Verdade e honestidade na política
António Marcelino
«É preciso dignificar a acção política e aqueles que a tomam a sério. Mas este objectivo só é possível quando neste campo há gente que preza a sua dignidade, a sua palavra e está mais pronta a aceitar até os erros cometidos, que a desvirtuar a realidade. Gente honesta, capaz de escutar a todos e de se renovar interiormente. Gente que não se rodeia de quem a tudo diz lhe que sim, porque, para ela, agradar ao chefe é mais importante e rentável que servir a comunidade.»
Uma investigadora, professora numa das nossas universidades, diz ter chegado à conclusão nos seus estudos, de que hoje os partidos políticos são empresas. Já sabíamos isso em relação aos grandes clubes de futebol. Nesta perspectiva, muitas coisas e atitudes se tornam de mais fácil compreensão. A ser assim, a subversão do interesse nacional é inevitável. E parece que é isso mesmo que está a acontecer.

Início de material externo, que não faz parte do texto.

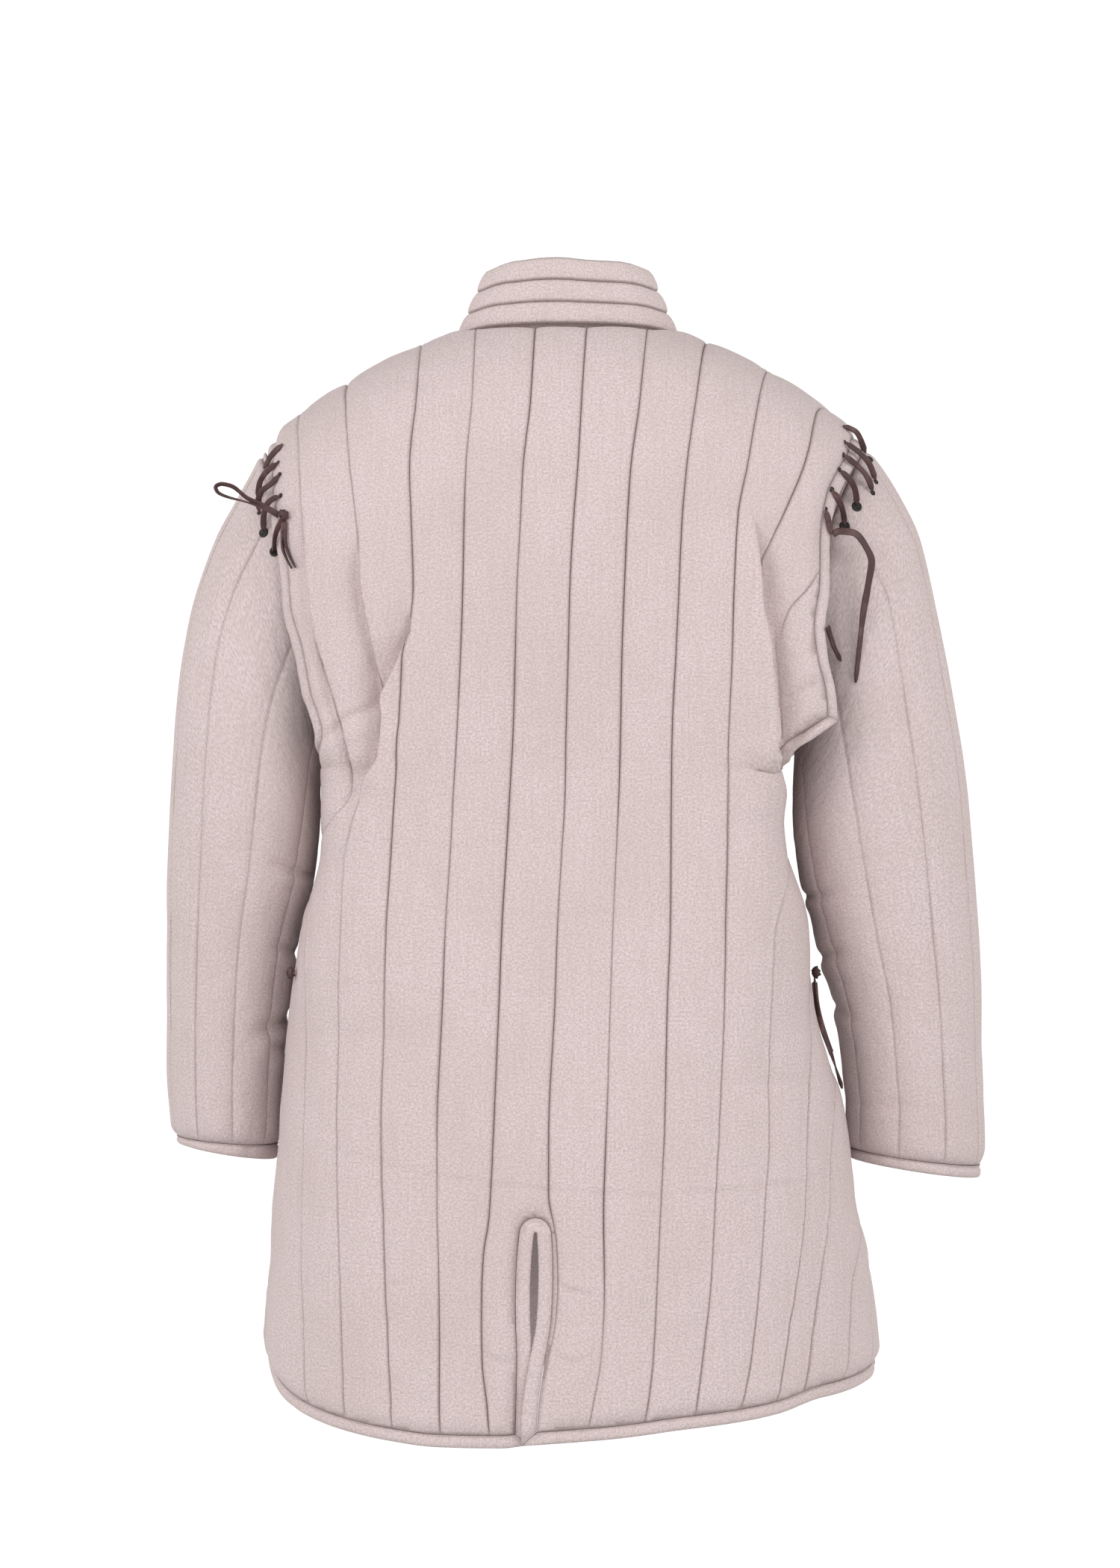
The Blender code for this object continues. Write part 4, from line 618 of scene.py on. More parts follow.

Um das situações mais incómodas para o cidadão que quer viver num país digno, de modo digno e livre, é verificar que o mundo da política partidária, que dizem ser a garantia da democracia, está pejado de gente para a qual a verdade objectiva e o respeito nas relações humanas e sociais, bem como a honestidade e a vergonha nos comportamentos, estão perdendo todo o sentido. Nem sei como sobrevivem ainda os que, em tal mundo, sentem o dever de lutar para que o país ande para a frente, as pessoas contem mais que os interesses, a verdade não seja submersa por manobras, o bem comum continue a ser a razão e o motor de quem é chamado e aceita servir a comunidade, um país de todos e não um feudo só de alguns.
É bom não nos deixarmos contaminar e influenciar por coisas que nos chegam todos os dias, mais ou menos anónimas, com casos e notícias chocantes. Basta estar atento, escutar e observar o que se passa, confrontar as decisões tomadas e as propostas feitas, ligar o ontem ao hoje, perceber os gritos de dor, gritados e não gritados, para se ver a teia das mentiras, dos desvios programados, dos interesses ocultos, das manobras realizadas, das influências, claras e escondidas, junto dos meios de comunicação social, esses mesmos onde se mata e se ressuscita, se insinua e se afirma, se negam e se calam evidências, onde não falta gente, presa pela trela, que tanto manqueja, como dança ao sabor de qualquer música.
Tudo isto tem uma influência enorme na anestesia da inteligência e da vontade, na responsabilidade e na participação, na alteração da realidade e, por isso mesmo, no pessimismo que alastra, nos comportamentos pessoais e colectivos, nas aspirações e nos projectos, nas relações sociais e nos deveres de uma responsável cidadania. Quando não se acredita em quem decide, se esbarra com o inexplicável e se vêem compadrios escandalosos, até o que se faz acertado, acaba por deixar dúvidas.
Toda a actividade humana exige valores morais e éticos de referência. Por isso mesmo e para fugir a um normal constrangimento, alguns dos intervenientes políticos negam a necessidade e a universalidade destes valores. Defendem-se mais as atitudes de conveniência, sempre fáceis e substituíveis, ou então fala-se de princípios, porque são sempre mais adaptáveis às circunstâncias, aos interesses e aos gostos.
É preciso dignificar a acção política e aqueles que a tomam a sério. Mas este objectivo só é possível quando neste campo há gente que preza a sua dignidade, a sua palavra e está mais pronta a aceitar até os erros cometidos, que a desvirtuar a realidade. Gente honesta, capaz de escutar a todos e de se renovar interiormente. Gente que não se rodeia de quem a tudo diz lhe que sim, porque, para ela, agradar ao chefe é mais importante e rentável que servir a comunidade.